| Work to complete |
Beginning with the first line below, please repeat the material exactly, ending with the line that includes "return np.concatenate(xs), np.concatenate(ys)".

| Available data |
------------------------

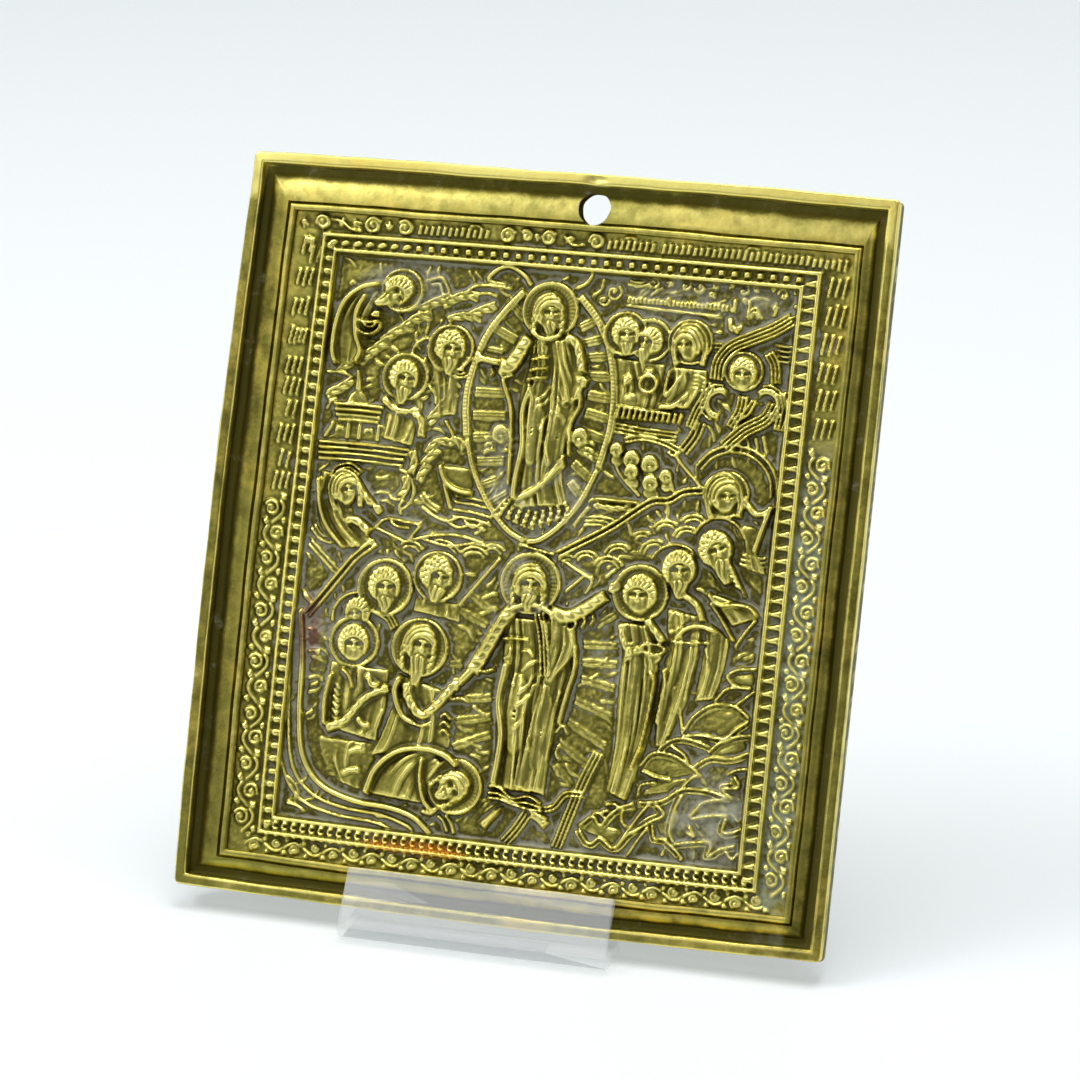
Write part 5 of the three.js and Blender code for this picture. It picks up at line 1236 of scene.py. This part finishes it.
def roundedRings(insets, radius, alongStep=0.9, cornerSteps=6):
    # one closed ring per station: the plate's rectangle drawn in by each side's inset, with its
    # corners on quarter circles; rows run round the plate and columns are the stations
    low = {"x": -halfWide + insets["left"], "y": -halfHigh + insets["bottom"]}
    high = {"x": halfWide - insets["right"], "y": halfHigh - insets["top"]}
    corners = (("x", low["x"], high["x"], low["y"], 0), ("y", low["y"], high["y"], high["x"], 90),
               ("x", high["x"], low["x"], high["y"], 180), ("y", high["y"], low["y"], low["x"], 270))
    xs, ys = [], []
    for axis, start, end, fixed, turn in corners:
        forward = 1 if turn < 180 else -1
        t = np.linspace(0, 1, int((plaque["width"] if axis == "x" else plaque["height"]) / alongStep))[:,
                None]
        along = (start + forward * radius) * (1 - t) + (end - forward * radius) * t
        still = fixed + 0 * t
        xs.append(along if axis == "x" else still)
        ys.append(still if axis == "x" else along)
        centreX = (high["x"] - radius) if turn in (0, 90) else (low["x"] + radius)
        centreY = (high["y"] - radius) if turn in (90, 180) else (low["y"] + radius)
        angle = np.radians(turn - 90 + np.linspace(0, 90, cornerSteps + 1)[1:-1])[:, None]
        xs.append(centreX + radius * np.cos(angle))
        ys.append(centreY + radius * np.sin(angle))
    return np.concatenate(xs), np.concatenate(ys)


# dents and lumps of the old casting: x, y, half width, half height, rise in mm
castMarks = (
    (4.2, 55.2, 0.8, 0.5, -0.42), (3.1, 54.6, 0.5, 0.4, -0.25), (11.7, 54.3, 0.28, 0.3, -0.35),
    (8.3, 55.0, 0.22, 0.9, 0.07),
    (46.6, -29.2, 3.4, 0.24, 0.16), (49.1, -34.0, 0.6, 0.3, -0.25), (-47.8, 53.5, 1.6, 1.6, 0.25),
    (-38.4, 50.2, 0.9, 0.2, -0.12),
    (-45.2, -52.6, 2.4, 1.0, 0.18), (47.6, 31.0, 0.4, 0.6, 0.1), (-46, 0.4, 0.5, 1.4, -0.12),
    (-20.6, 51.6, 3.5, 0.4, -0.08),
    (30.9, 52.2, 0.25, 0.5, 0.1), (1.5, -54.4, 5.0, 0.5, -0.1), (-30, -52, 1.2, 0.4, -0.1),
    (20, 49.6, 4, 0.4, 0.06),
)


def makeBody():
    stations = {side: mouldingStations(margin[side]) for side in sides}
    insets = {side: stations[side][None, :, 0] for side in sides}
    radius = np.maximum(moulding["corner"] - 0.5 * stations["left"][None, :, 0], 0.12)
    x, y = roundedRings(insets, radius, moulding["alongStep"])
    z = rimTop - stations["left"][None, :, 1] + 0 * x
    z = np.where(stations["left"][None, :, 1] > rimTop - 0.001, 0, z)
    # the hand-finished edge wanders a little, and the section swells and sinks along each side
    around = np.linspace(0, 2 * math.pi, len(x), endpoint=False)[:, None]
    station = np.arange(x.shape[1])[None, :]
    wander = np.sin(7 * around + 0.05 * station) + 0.7 * np.sin(17 * around + 1.3 + 0.11
            * station) + 0.4 * np.sin(41 * around + 0.6)
    facing = z > 0.6
    x = x + moulding["wobble"] * wander * x / 60 * facing
    y = y + moulding["wobble"] * wander * y / 60 * facing
    for markX, markY, wide, high, rise in castMarks:
        z = z + facing * (z > 1.6) * rise * np.exp(-((x - markX) / wide) ** 2 - ((y - markY) / high) ** 2)
    rows, columns = x.shape
    points = rowPlace(x, y, z).reshape(-1, 3)
    quads = gridFaces(columns, rows, closed=True)
    order = np.arange(rows * columns).reshape(rows, columns).T
    quads = order.ravel()[quads]
    body = surfaceObject("iconBody", points, quads, [order[0], order[-1][::-1]])
    cutter = makeHolePlug()
    cut = body.modifiers.new("hangHole", "BOOLEAN")
    cut.operation, cut.solver, cut.object = "DIFFERENCE", "EXACT", cutter
    settle(body)
    bpy.data.objects.remove(cutter)
    body.data.shade_smooth()
    body.data.set_sharp_from_angle(angle=math.radians(38))
    bodyLayers(body)
    print("stage: body made", len(body.data.polygons))
    return body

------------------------

| Full answer |
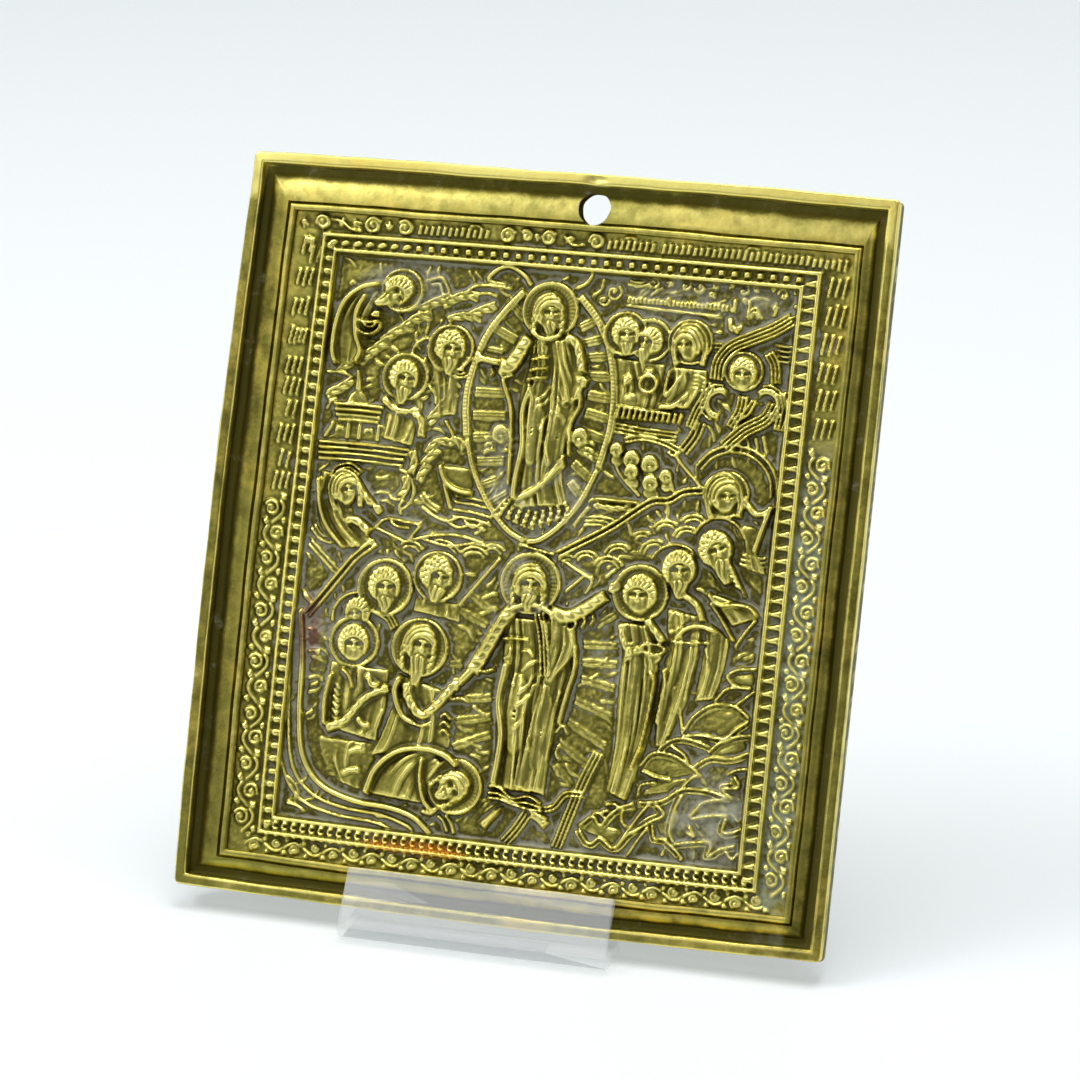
Write part 5 of the three.js and Blender code for this picture. It picks up at line 1236 of scene.py. This part finishes it.
def roundedRings(insets, radius, alongStep=0.9, cornerSteps=6):
    # one closed ring per station: the plate's rectangle drawn in by each side's inset, with its
    # corners on quarter circles; rows run round the plate and columns are the stations
    low = {"x": -halfWide + insets["left"], "y": -halfHigh + insets["bottom"]}
    high = {"x": halfWide - insets["right"], "y": halfHigh - insets["top"]}
    corners = (("x", low["x"], high["x"], low["y"], 0), ("y", low["y"], high["y"], high["x"], 90),
               ("x", high["x"], low["x"], high["y"], 180), ("y", high["y"], low["y"], low["x"], 270))
    xs, ys = [], []
    for axis, start, end, fixed, turn in corners:
        forward = 1 if turn < 180 else -1
        t = np.linspace(0, 1, int((plaque["width"] if axis == "x" else plaque["height"]) / alongStep))[:,
                None]
        along = (start + forward * radius) * (1 - t) + (end - forward * radius) * t
        still = fixed + 0 * t
        xs.append(along if axis == "x" else still)
        ys.append(still if axis == "x" else along)
        centreX = (high["x"] - radius) if turn in (0, 90) else (low["x"] + radius)
        centreY = (high["y"] - radius) if turn in (90, 180) else (low["y"] + radius)
        angle = np.radians(turn - 90 + np.linspace(0, 90, cornerSteps + 1)[1:-1])[:, None]
        xs.append(centreX + radius * np.cos(angle))
        ys.append(centreY + radius * np.sin(angle))
    return np.concatenate(xs), np.concatenate(ys)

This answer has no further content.